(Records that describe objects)
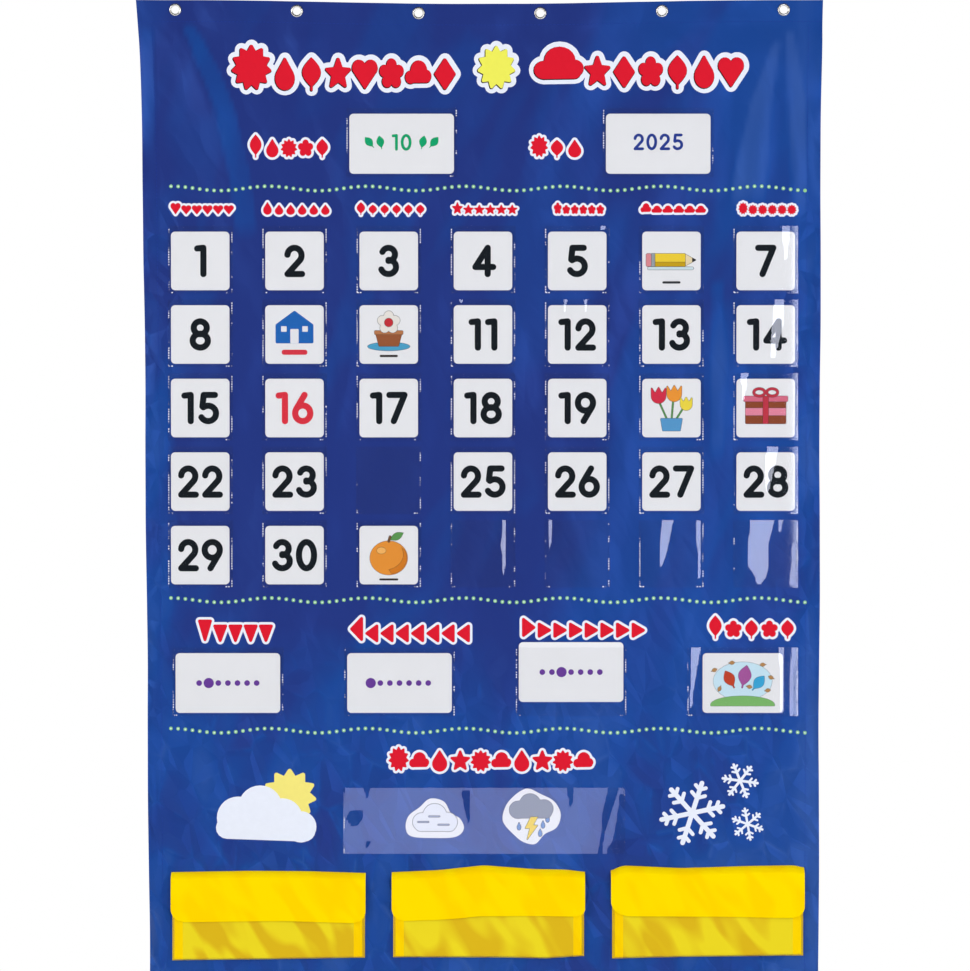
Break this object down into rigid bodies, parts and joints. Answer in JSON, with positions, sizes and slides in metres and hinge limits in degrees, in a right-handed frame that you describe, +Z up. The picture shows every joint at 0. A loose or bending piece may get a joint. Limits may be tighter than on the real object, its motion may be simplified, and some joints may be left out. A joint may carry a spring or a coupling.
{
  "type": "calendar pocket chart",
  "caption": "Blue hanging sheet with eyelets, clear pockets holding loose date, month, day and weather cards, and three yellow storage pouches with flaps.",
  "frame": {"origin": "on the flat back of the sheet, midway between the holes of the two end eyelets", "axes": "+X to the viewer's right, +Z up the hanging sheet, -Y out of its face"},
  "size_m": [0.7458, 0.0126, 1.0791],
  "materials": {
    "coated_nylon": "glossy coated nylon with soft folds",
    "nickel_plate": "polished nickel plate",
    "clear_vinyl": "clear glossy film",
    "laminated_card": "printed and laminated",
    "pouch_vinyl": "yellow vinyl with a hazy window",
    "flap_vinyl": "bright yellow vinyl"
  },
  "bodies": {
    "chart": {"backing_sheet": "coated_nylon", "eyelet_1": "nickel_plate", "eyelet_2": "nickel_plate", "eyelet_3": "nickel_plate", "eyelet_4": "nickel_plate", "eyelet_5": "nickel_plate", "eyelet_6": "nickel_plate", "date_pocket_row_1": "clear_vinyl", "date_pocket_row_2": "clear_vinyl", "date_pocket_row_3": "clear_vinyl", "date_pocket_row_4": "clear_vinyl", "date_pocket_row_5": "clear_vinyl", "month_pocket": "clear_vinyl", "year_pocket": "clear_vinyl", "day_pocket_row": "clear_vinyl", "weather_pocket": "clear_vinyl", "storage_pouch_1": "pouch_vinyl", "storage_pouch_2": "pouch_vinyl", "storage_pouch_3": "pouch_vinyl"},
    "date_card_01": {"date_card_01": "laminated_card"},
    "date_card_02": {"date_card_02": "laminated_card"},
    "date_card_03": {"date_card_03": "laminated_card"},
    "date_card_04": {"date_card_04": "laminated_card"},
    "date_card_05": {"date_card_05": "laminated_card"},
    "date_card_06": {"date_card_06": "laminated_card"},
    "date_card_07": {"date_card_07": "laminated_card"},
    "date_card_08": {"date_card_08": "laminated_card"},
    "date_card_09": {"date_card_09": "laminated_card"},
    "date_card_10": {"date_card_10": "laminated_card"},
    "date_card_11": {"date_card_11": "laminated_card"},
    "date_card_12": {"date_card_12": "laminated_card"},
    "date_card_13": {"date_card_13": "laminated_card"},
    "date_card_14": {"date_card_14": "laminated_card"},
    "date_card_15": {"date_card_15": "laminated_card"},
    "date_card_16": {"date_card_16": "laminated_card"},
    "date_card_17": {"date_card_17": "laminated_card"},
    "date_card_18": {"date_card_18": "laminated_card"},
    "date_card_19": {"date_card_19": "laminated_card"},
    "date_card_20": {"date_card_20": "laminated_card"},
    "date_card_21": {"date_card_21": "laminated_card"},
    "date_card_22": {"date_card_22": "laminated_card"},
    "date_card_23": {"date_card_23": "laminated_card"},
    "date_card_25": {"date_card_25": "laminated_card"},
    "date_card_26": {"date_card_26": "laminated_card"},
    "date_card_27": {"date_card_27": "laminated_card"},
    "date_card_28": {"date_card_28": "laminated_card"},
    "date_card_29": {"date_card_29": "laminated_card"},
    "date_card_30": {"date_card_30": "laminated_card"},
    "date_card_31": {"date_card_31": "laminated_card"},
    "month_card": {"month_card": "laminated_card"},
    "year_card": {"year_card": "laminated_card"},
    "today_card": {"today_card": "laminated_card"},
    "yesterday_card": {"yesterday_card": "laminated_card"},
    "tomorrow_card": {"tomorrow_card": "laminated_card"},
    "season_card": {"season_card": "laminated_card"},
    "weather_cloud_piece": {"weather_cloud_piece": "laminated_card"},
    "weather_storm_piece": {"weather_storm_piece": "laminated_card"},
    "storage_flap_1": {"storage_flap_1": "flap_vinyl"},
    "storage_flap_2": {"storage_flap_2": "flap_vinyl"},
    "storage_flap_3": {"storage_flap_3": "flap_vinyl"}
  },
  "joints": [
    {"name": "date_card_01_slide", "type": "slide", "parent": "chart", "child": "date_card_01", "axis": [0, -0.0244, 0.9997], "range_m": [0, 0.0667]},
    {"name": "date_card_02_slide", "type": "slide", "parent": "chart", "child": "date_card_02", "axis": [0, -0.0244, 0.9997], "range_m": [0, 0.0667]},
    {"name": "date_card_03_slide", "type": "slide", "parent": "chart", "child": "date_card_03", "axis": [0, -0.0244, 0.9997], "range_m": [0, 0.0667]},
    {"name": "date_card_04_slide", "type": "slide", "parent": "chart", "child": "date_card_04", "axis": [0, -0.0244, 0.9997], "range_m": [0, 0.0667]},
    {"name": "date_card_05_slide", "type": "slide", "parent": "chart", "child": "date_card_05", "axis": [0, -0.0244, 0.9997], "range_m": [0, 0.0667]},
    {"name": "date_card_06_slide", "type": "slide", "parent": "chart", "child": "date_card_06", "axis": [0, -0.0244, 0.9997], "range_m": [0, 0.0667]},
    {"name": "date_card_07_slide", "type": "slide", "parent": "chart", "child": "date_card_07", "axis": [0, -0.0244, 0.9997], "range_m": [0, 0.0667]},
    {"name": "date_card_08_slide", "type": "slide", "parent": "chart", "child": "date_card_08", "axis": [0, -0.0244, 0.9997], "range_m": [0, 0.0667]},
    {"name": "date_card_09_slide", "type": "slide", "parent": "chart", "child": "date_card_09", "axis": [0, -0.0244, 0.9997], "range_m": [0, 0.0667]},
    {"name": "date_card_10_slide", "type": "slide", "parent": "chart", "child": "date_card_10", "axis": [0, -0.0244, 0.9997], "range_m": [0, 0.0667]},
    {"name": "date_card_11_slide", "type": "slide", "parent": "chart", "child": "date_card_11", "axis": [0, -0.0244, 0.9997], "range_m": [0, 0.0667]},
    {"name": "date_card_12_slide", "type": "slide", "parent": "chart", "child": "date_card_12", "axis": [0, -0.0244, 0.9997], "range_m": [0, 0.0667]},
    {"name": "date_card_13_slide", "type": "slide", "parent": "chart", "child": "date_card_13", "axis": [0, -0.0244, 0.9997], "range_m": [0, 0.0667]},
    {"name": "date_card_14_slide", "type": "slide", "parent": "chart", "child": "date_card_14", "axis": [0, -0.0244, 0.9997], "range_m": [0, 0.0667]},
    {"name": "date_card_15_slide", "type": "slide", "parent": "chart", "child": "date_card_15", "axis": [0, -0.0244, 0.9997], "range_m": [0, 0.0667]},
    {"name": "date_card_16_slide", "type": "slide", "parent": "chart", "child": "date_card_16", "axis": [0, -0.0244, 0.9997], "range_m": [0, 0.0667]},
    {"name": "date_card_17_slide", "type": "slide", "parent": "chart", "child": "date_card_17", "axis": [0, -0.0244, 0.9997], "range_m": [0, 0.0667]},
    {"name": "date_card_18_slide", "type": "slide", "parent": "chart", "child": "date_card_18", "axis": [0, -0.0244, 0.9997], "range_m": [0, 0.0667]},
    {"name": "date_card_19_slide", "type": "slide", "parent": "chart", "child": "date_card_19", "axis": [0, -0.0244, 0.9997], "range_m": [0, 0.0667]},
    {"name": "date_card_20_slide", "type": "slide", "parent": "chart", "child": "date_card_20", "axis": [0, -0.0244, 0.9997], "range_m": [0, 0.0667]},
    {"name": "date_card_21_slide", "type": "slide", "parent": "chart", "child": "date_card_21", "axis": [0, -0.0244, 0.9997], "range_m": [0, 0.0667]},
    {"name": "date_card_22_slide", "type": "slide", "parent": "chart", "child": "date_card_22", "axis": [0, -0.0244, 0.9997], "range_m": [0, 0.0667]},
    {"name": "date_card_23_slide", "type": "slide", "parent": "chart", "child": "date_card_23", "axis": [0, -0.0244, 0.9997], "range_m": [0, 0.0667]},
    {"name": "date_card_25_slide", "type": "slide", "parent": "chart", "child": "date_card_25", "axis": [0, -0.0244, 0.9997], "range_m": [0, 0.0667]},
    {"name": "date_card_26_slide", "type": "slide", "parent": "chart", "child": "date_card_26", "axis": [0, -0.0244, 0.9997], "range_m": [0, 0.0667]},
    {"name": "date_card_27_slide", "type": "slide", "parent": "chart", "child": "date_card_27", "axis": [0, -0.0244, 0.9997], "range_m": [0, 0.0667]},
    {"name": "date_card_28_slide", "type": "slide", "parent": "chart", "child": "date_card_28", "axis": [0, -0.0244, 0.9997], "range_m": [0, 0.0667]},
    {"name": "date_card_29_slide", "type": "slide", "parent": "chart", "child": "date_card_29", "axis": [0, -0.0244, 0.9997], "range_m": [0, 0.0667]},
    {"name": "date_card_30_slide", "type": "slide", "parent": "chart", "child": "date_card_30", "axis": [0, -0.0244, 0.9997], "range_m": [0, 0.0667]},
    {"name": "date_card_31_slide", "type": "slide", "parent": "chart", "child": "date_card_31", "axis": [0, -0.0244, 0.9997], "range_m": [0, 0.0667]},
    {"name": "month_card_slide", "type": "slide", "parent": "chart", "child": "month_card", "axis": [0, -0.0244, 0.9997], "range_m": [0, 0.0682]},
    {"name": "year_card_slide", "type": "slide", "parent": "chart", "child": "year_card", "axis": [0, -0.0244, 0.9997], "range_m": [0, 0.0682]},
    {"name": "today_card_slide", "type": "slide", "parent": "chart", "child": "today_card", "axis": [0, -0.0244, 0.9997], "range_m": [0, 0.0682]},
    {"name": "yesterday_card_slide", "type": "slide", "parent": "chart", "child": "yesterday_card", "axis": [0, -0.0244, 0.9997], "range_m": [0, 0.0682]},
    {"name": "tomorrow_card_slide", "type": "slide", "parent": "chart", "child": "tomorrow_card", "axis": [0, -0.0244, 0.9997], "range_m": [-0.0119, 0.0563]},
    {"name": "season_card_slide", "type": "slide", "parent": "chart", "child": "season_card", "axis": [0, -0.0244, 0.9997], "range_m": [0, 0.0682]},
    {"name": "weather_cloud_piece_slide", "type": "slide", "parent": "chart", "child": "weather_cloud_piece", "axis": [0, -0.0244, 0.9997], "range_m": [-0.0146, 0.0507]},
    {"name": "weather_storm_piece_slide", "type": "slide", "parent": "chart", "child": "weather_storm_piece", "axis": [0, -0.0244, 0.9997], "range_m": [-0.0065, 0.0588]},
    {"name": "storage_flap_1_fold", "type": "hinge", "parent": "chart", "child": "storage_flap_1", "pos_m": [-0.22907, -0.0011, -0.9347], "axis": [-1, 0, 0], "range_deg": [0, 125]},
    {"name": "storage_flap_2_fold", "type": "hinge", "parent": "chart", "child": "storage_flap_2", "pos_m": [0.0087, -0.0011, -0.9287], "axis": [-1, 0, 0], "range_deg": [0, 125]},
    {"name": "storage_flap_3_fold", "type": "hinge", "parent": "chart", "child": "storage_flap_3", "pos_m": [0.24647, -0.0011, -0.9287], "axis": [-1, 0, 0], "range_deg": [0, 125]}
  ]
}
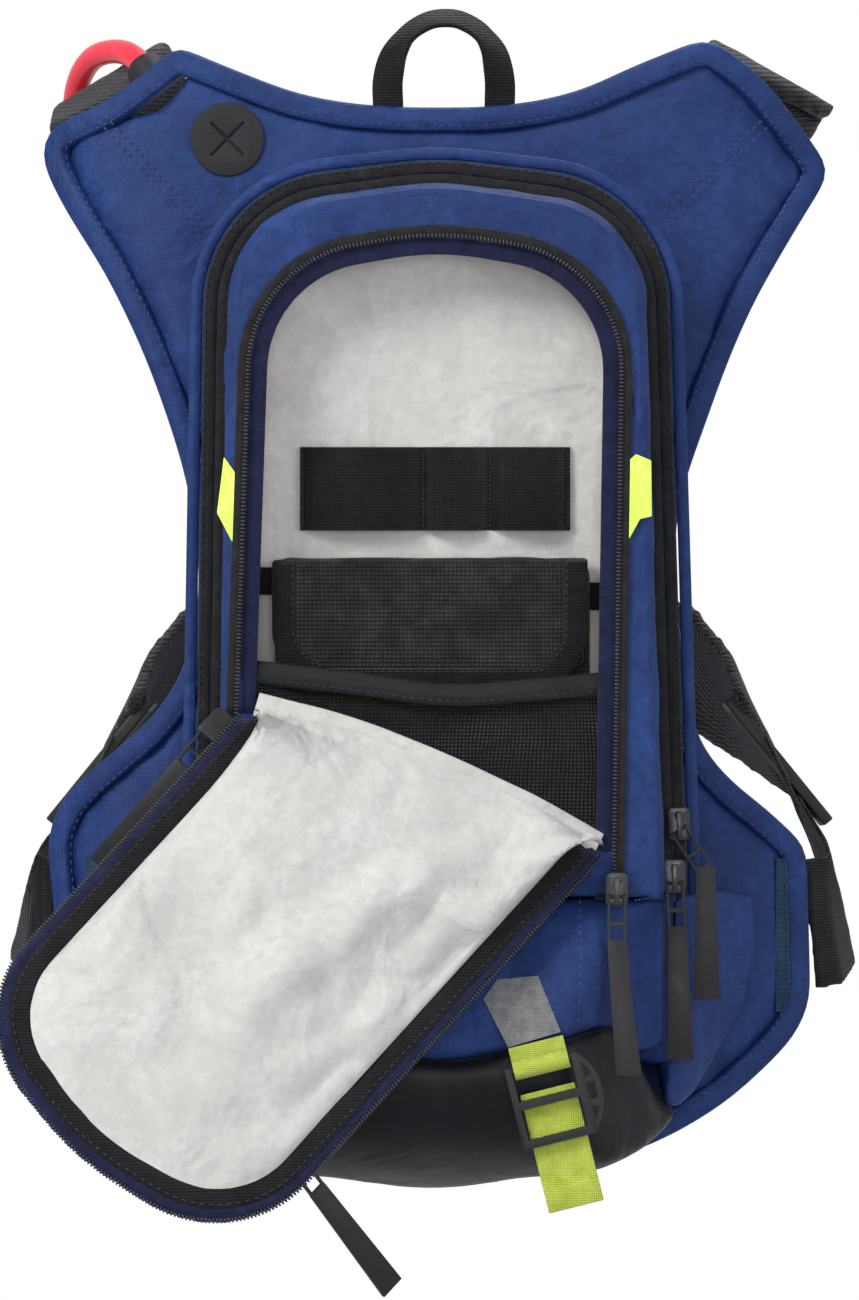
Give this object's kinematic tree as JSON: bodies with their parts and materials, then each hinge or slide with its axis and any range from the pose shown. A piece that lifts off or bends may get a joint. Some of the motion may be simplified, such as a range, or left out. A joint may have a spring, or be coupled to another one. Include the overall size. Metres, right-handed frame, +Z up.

• _SET PROBLEM_
Output a single number: how many lines contain the word "parts".

• _RESPONSE TO THE TASK_
2